ARTIGO

Olho por olho, dente por dente

Olho por olho, dente por dente

Por Sérgio Piva

Por Sérgio Piva

Publicada há 4 anos

Algumas profissões são inspiradoras, objetos de admiração, modelos de ação comunitária positiva, expressão de bondade dos seres. Uma delas, talvez a primeira da lista, o bombeiro. Respeitadíssima, não há quem fale mal, ao contrário, sobram elogios às pessoas nessa ocupação, que carregam em certas situações o status de heróis.

Inúmeras profissões estão revestidas com aura benfeitora, sempre lembradas com positivismo, até mesmo algumas que estão à margem daquilo que denominamos sociedade, como a profissão de prostituta, chamada de “a mais velha das ocupações”. Pode ser que seja mesmo, porque ser filho da puta faz parte da índole de muitos exemplares da espécie humana. 

A prostituta sempre acumulou várias funções: dar prazer, carinho, conselhos, consolar. Quase uma psicóloga, quando esse ofício ainda não existia. Com duas diferenças básicas: tratava o paciente, mas sem oferecer a cura definitiva, para não perder o freguês, e, a segunda, o preço da sessão, qualquer profissional mediana cobra bem mais caro a hora que a melhor psicóloga cobraria. 

Profissões ou serviços estranhos também existem aos montes, como o cheirador de axila suada, para saber se o desodorante realmente funciona, o inspetor de cuspe, que deve ficar atento aos porcalhões que vivem cuspindo nas ruas da Índia e fazê-los limpar a sujeira, o tanatologista, que, por meio da música, garante que as pessoas tenham uma morte mais tranquila, provador de ração para cães, serviço “bom pra cachorro”, dentre tantas outras. Todas elas, por pior que pareçam, causam em nós indiferença ou, no máximo, nos faz achar graça, desde que nenhuma delas seja a nossa própria. 

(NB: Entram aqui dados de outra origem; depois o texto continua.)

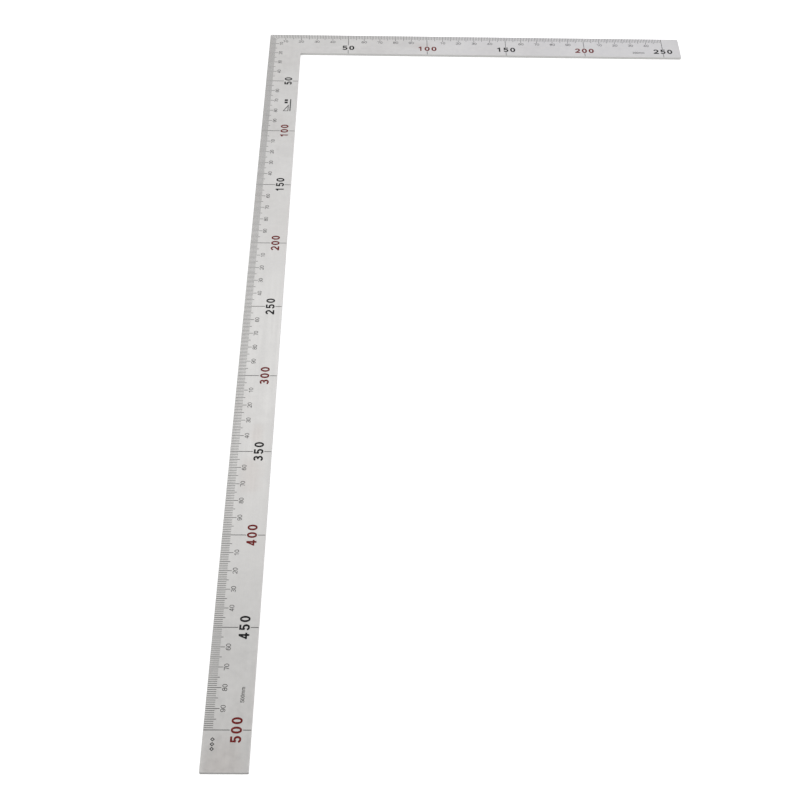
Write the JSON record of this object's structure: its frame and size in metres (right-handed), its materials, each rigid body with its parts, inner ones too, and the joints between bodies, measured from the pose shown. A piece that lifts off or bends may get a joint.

Contudo, existem profissões que invariavelmente no trazem ideias negativas, certa sensação de que o executor só pode ser do mal. Por exemplo, o dentista. Sempre que ouço essa palavra, penso em dor. Nenhuma ideia positiva vem a minha cabeça. Por mais que meu dente esteja doendo, imagino que o dentista vai me causar mais dor. Não é que eu tenha medo de dentista, não é isso, o que eu tenho é uma coisa bem diferente, somente pavor.

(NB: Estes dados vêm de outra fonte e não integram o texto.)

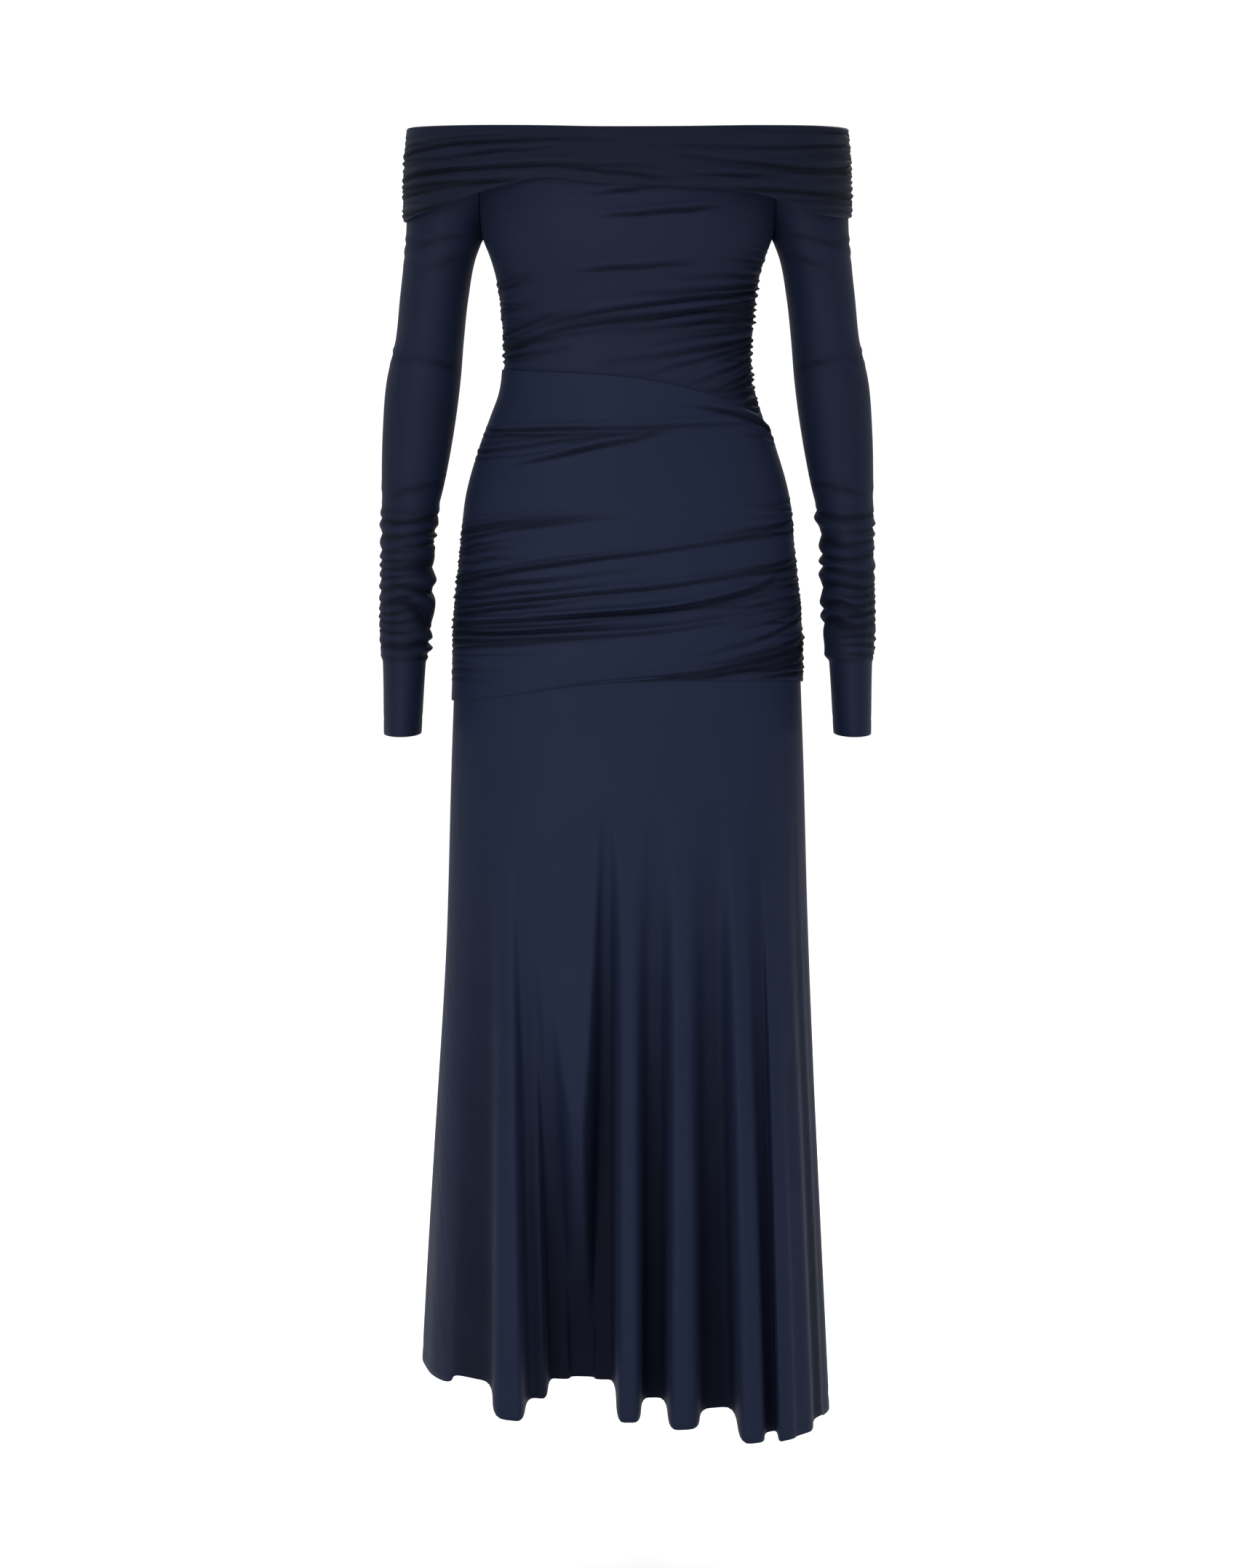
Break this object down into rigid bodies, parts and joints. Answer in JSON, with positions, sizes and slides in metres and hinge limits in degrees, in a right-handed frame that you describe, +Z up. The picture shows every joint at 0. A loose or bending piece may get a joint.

A própria palavra dentista traz em si uma semântica tão carregada de negativismo que muitos profissionais querem abolir o termo, usar outro politicamente correto, ou de imagem dissociativa do ser carrasco da cultura humana, como odontólogo, odontologista. Até que disfarça, parece nome de pessoa do bem.

Certa vez, estava eu deitado em uma daquelas cadeiras de odontólogo (como soa bonito!) de onde não se pode escapar até que o libertem ao som do hino “pronto, acabou”, depois de ter sido ludibriado com a frase “fique tranquilo, não vai sentir dor”, quando minha boca começou a adormecer e o cérebro acordou disposto a imaginar tudo que estava acontecendo lá, já que meu olho permanecia cerrado. 

Ouvi o primeiro comando à assistente, que nesse caso, assiste mesmo, é uma cotorturadora, cuja função é a de garantir que eu não saia ileso. Primeira ordem: cone preto. Pensei, vão interditar minha boca. Só não pude ver se ele tinha faixas refletivas. O que se seguiu foi uma infinidade de jargões e códigos para que eu não descobrisse qual instrumento de tortura estava sendo usado. O que não funcionou comigo. Podia deduzir claramente, pelos sons emitidos por cada um deles, de quais ferramentas se tratavam: furadeira, serra elétrica, formão, foice, prensa (como isso coube na minha boca?). Não me chame de boca grande, isso não.

            Após um longo tempo, de boca aberta e olho fechado, posição propícia à meditação, consegui comprovar a teoria de Einstein sobre a relatividade entre tempo e espaço, dentre outras teorias da conspiração. Todas elas contra mim, óbvio. Ao final, não senti qualquer tipo de dor, nem umazinha sequer, para que eu pudesse justificar toda minha ansiedade, pavor e aversão à profissão. Nem mesmo depois. Doeu tudo antes.